Kapasitas pabrik sawit di Asia Tenggara beroperasi antara 45
MT TBS/jam – 90 MT TBS/jam, atau secara umum bisa diambil rata-rata bahwa pabrik
sawit dirancang pada 60 MT TBS/jam atau sekitar 25.000 MT per bulan atau
sekitar 300.000 MT per tahun. Tercatat Malaysia mampu memproduksi lebih dari
100 juta MT TBS (tandan buah segar) pada tahun 2014. Setiap ton TBS akan
menghasilkan kisaran 120-200 kg minyak kelapa sawit (CPO), 230-250 kg tankos
(tandan kosong kelapa sawit), 130-150
serat/sabut buah, 60-65 kg cangkang (shell), 55-60 kg kernel dan 0,7 m3 limbah
cair (POME). Limbah cair pabrik sawit tersebut dihasilkan dari proses
sterilisasi TBS, proses penjernihan minyak sawit mentah atau crude palm oil
(CPO), yaitu pemerasan, memisahkan dan penjernihan, dan proses pemerasan
tankos. Saat ini ada lebih dari 50 juta ton air limbah pabrik sawit (POME) ini
setiap tahunnya dengan potensi listrik yang bisa dibangkitkan dari biogas lebih
dari 1200 MW. Porsi energi terbarukan termasuk didalamnya biogas dan juga biomasa sebagai
sumber energi dalam proyeksi national energy mix Indonesia sebenarnya juga tidak terlalu
besar yakni 17%, sedangkan dalam level international (global) adalah 13%. Walaupun
porsinya belum besar tetapi karena seiring kesadaran masalah lingkungan
terutama masalah perubahan iklim dan pemanasan global karena konsentrasi CO2 di
atmosfer telah melebihi 400 ppm, maka seiring waktu biogas semakin diakselerasi
dan ditingkatkan produksinya.
Sebuah
peraturan baru di industri kelapa sawit Malaysia, yang menetapkan semua pabrik kelapa sawit harus memiliki fasilitas penangkap
methana paling lambat tahun 2020. Pabrik kelapa sawit tanpa solusi masalah
metana sampai tahun 2020 akan kehilangan ijin mereka. Salah satu solusi masalah
itu adalah menutup kolam limbah sawit dan biogas yang dihasilkan lalu dibakar
di flare, tentu bukan solusi terbaik karena hanya menghabiskan biaya terutama
karena alasan mempertahankan ijin produksi CPO. Pelepasan metana dari sistem
pengolahan POME menyumbang hingga 70% dari total emisi gas rumah kaca dalam
keseluruhan proses produksi CPO dan
pemanfaatan sebagai bahan baku biogas sebagai sumber panas dan/atau listrik adalah pilihan terbaik, karena selain
manfaat lingkungan juga manfaat atau keuntungan secara ekonomi. Sedangkan di
Indonesia pada tahun 2014, Peraturan Menteri Nomor 27/2014 tentang
feed-in-tariff untuk energi terbarukan dari biomasa dan biogas mendorong minat
penjualan listrik dari konversi biogas POME menjadi energi ke jaringan PLN.

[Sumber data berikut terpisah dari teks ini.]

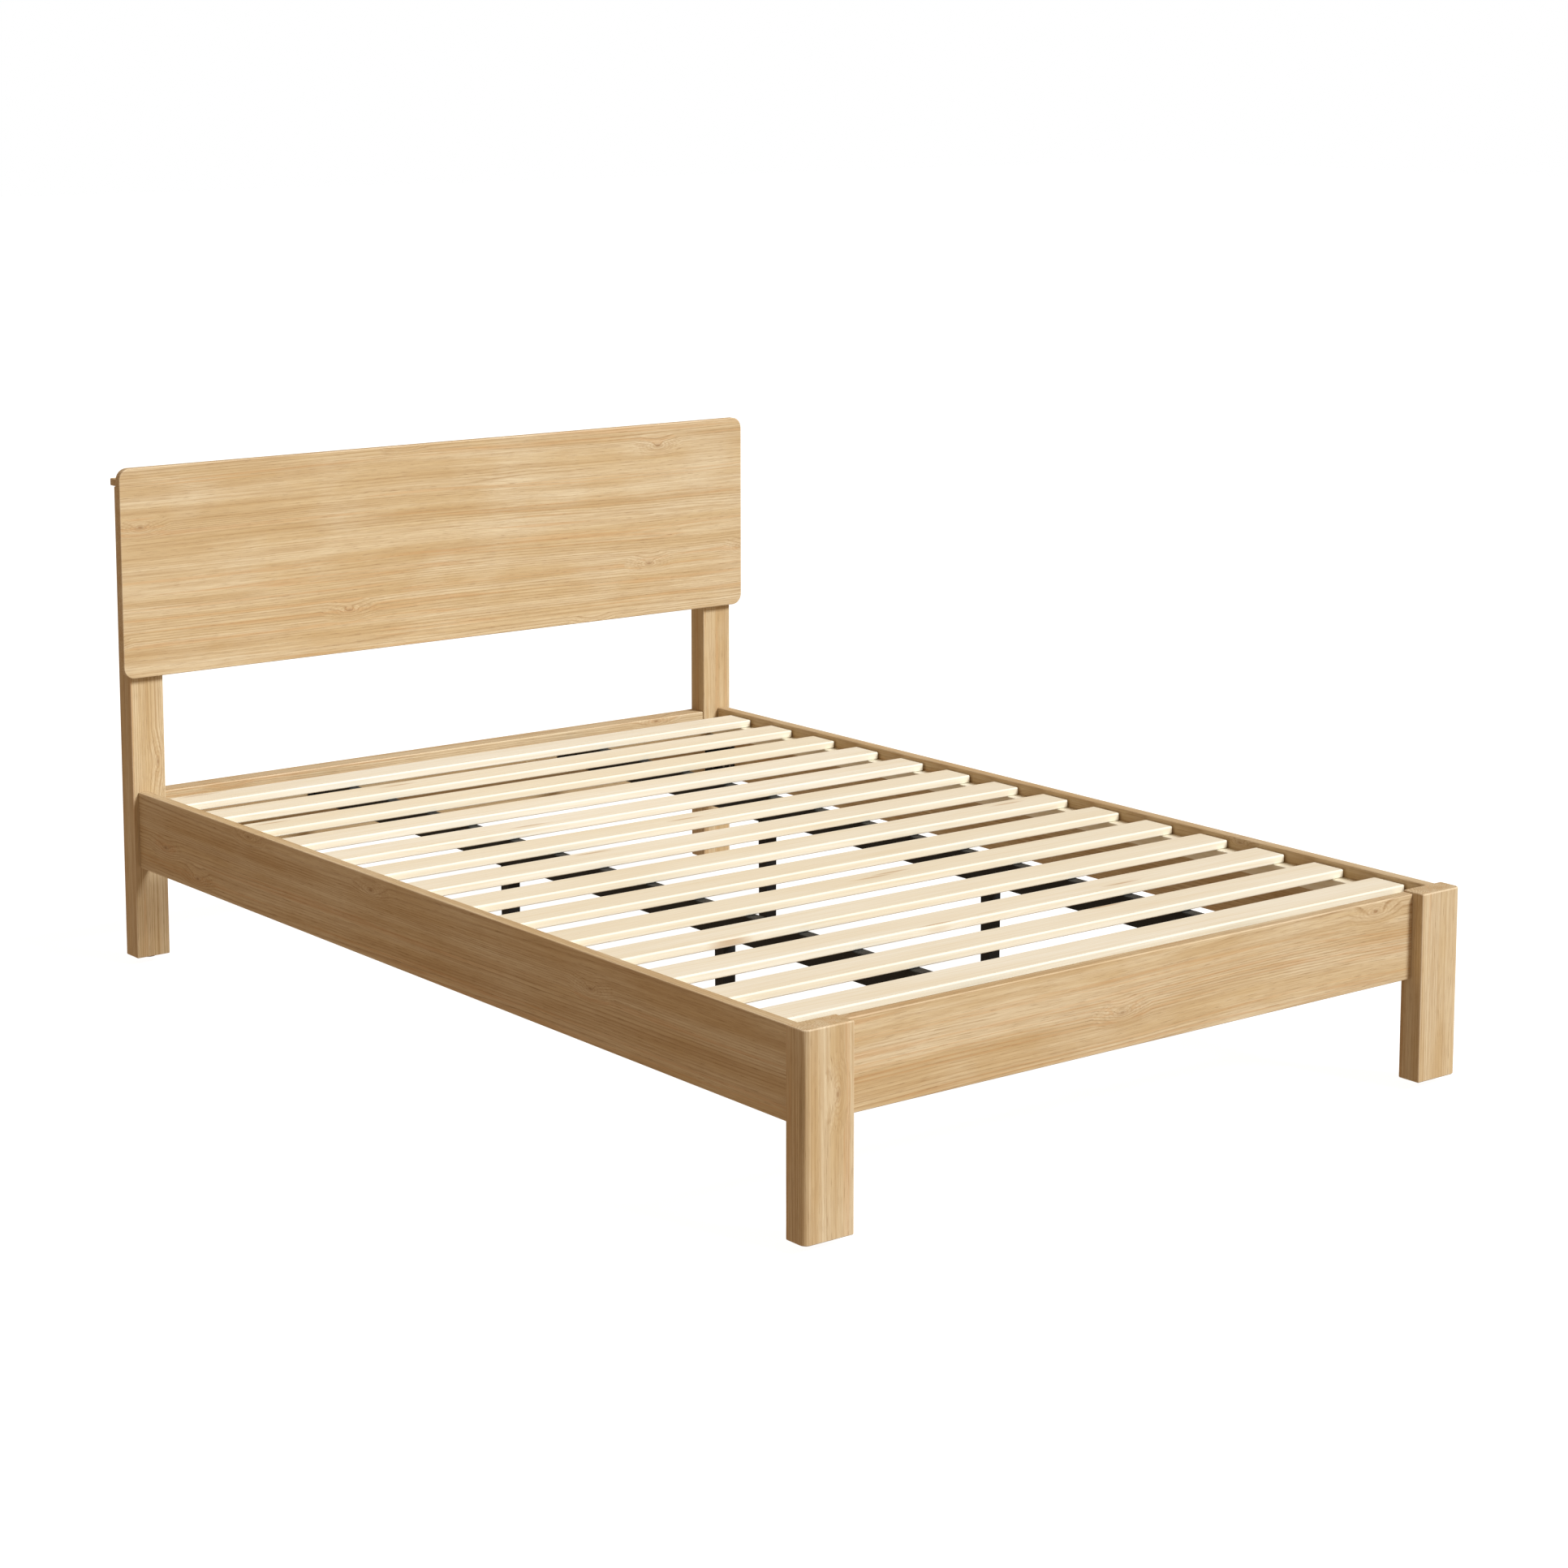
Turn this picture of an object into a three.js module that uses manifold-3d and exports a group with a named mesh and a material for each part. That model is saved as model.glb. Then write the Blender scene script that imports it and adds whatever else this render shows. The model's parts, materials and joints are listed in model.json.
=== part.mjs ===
// A double bed frame for a 1350 x 2000 mm mattress: a thin headboard panel on two posts,
// two stout foot legs, four rails, loose slats on side ledges and two steel centre beams.
// Millimetres, +Z up. X runs across the bed, Y from the foot (low) to the head (high).
import * as THREE from "three";
import { mergeVertices } from "three/addons/utils/BufferGeometryUtils.js";
import Module from "manifold-3d";

const wasm = await Module();
wasm.setup();

// ---- Driving dimensions ----
const GAP = 0.3; // left between two pieces that touch
const HOLE_CLEARANCE = 0.4; // on the radius, round bolts, screws and stems
const OVERLAP = 1; // how far a cut runs past a face, and a joined block into its neighbour
const ROUND_SEGMENTS = 24;
const CORNER_SEGMENTS = 8; // in a quarter turn

const mattress = { width: 1350, length: 2000 };
const clearance = { side: 3, end: 5 }; // round the mattress
const rail = { thickness: 22, height: 147, underside: 180 };
const leg = { width: 94, depth: 45, overhang: 7, rise: 3, cornerRadius: 12 };
const post = { width: 69, depth: 45, overhang: 10.5 };
const panel = { thickness: 16, height: 400, underside: 550, overhang: 20, cornerRadius: 22 };
const cap = { depth: 60, thickness: 14, drop: 25 }; // its top lies this far below the panel's
const headRail = { drop: 5, setback: 3 }; // below the side rails' tops, behind the posts' fronts
const footTenon = { thickness: 10, length: 25, shoulder: 20 };
const headTenon = { thickness: 16, length: 12, shoulder: 20 };
const slat = { count: 14, width: 70, thickness: 15, endGap: 51.5, recess: 7.5, endClearance: 3 };
const ledge = { width: 28, height: 28, endClearance: 2 };
const beam = { width: 25, height: 50, wall: 1.5, fromCentre: 297, endClearance: 1 };
const centreLeg = { side: 25, wall: 1.5, fromFootLeg: 690, spacing: 652, bottom: 18 };
const legPlate = { length: 60, thickness: 3 };
const endPlug = { thickness: 5 }; // welded into the lower end of each centre leg
const foot = { radius: 16, padHeight: 10, neckRadius: 9, rimHeight: 4, stemRadius: 4, stemTop: 46 };
const glide = { radius: 14, thickness: 3 };
const bracket = { width: 34, length: 60, thickness: 3, rise: 7, ledgeGap: 5 };
const bolt = { shankRadius: 4, headRadius: 7, headHeight: 4.5, grip: 14, inset: 19 };
const saddle = { plateWidth: 64, plateDrop: 7, thickness: 2.5, length: 40, cheekDrop: 12 };
const screw = { shankRadius: 2.5, headRadius: 5.5, headHeight: 3.5, bite: 10, sunk: 0.5 };
const screwInset = { lower: 75, upper: 85 }; // from the panel's lower and upper edges

// ---- Places worked out from them ----
const railInner = mattress.width / 2 + clearance.side;
const railOuter = railInner + rail.thickness;
const railTop = rail.underside + rail.height;
const legOuter = railOuter + leg.overhang;
const legInner = legOuter - leg.width;
const legRear = leg.depth;
const postOuter = railOuter + post.overhang;
const postInner = postOuter - post.width;
const postFront = legRear + mattress.length + 2 * clearance.end;
const postRear = postFront + post.depth;
const panelTop = panel.underside + panel.height;
const capTop = panelTop - cap.drop;
const postTop = capTop - cap.thickness - GAP;
const overallLength = postFront + Math.max(cap.depth, post.depth);
const slatTop = railTop - slat.recess;
const slatUnderside = slatTop - slat.thickness;
const beamTop = slatUnderside - GAP;
const beamUnderside = beamTop - beam.height;
const woodBottom = glide.thickness + GAP;
const footRailFront = legRear - rail.thickness;
const headRailFront = postFront + headRail.setback;
const ledgeTop = slatUnderside - GAP;
const ledgeUnderside = ledgeTop - ledge.height;
const bracketHeights = [rail.underside + bracket.rise, ledgeUnderside - bracket.ledgeGap];
const boltHeights = [bracketHeights[0] + bolt.inset, bracketHeights[1] - bolt.inset];
const bracketPlaneX = railInner - GAP; // the face of each corner bracket that meets the rail
const boltX = bracketPlaneX - bracket.width / 2;
const screwX = (postInner + postOuter) / 2;
const screwHeights = {
  lower: panel.underside + screwInset.lower,
  upper: panelTop - screwInset.upper,
};
const slatPitch = (postFront - legRear - 2 * slat.endGap - slat.width) / (slat.count - 1);

// ---- Materials ----
const finish = (name, color, roughness, metalness) =>
  new THREE.MeshStandardMaterial({ name, color, roughness, metalness });
const oak = () => finish("oak", 0xc99f68, 0.55, 0);
const pine = () => finish("pine", 0xecdcb9, 0.65, 0);
const blackSteel = () => finish("black_steel", 0x1b1c1e, 0.45, 0.6);
const zincSteel = () => finish("zinc_steel", 0xb4b6b8, 0.35, 0.9);
const blackPlastic = () => finish("black_plastic", 0x202022, 0.6, 0);

// ---- Solids ----
function solidOf(geometry) {
  const plain = geometry.index ? geometry.toNonIndexed() : geometry.clone();
  plain.deleteAttribute("normal");
  plain.deleteAttribute("uv");
  const merged = mergeVertices(plain, 1e-4);
  return new wasm.Manifold(
    new wasm.Mesh({
      numProp: 3,
      vertProperties: merged.attributes.position.array,
      triVerts: new Uint32Array(merged.index.array),
    }),
  );
}

function geometryOf(solid) {
  const mesh = solid.getMesh();
  const geometry = new THREE.BufferGeometry();
  geometry.setAttribute("position", new THREE.BufferAttribute(mesh.vertProperties, mesh.numProp));
  geometry.setIndex(new THREE.BufferAttribute(mesh.triVerts, 1));
  geometry.computeVertexNormals();
  return geometry;
}

// A block from its low to its high value along each axis.
function block([x0, x1], [y0, y1], [z0, z1]) {
  const geometry = new THREE.BoxGeometry(x1 - x0, y1 - y0, z1 - z0);
  return solidOf(geometry.translate((x0 + x1) / 2, (y0 + y1) / 2, (z0 + z1) / 2));
}

// A round bar along Y, from its low to its high end.
function barAlongY(radius, x, [y0, y1], z) {
  const geometry = new THREE.CylinderGeometry(radius, radius, y1 - y0, ROUND_SEGMENTS);
  return solidOf(geometry.translate(x, (y0 + y1) / 2, z));
}

// A round solid about a vertical axis, from (radius, height) pairs that start and end on it.
function turned(profile, x, y) {
  const points = profile.map(([radius, height]) => new THREE.Vector2(radius, height));
  const geometry = new THREE.LatheGeometry(points, ROUND_SEGMENTS);
  return solidOf(geometry.rotateX(Math.PI / 2).translate(x, y, 0));
}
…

Jual beli listrik yang dapat dilakukan antara pemilik pabrik sawit dengan PLN
yakni melalui perjanjian jual beli listrik (power purchase agreement/PPA) atau
perjanjian penjualan kelebihan kelebihan daya listrik (excess power). Adanya
Peraturan Menteri tersebut telah turut membantu mendorong dan mengakselerasi
pemanfaatan POME sebagai sumber energi listrik.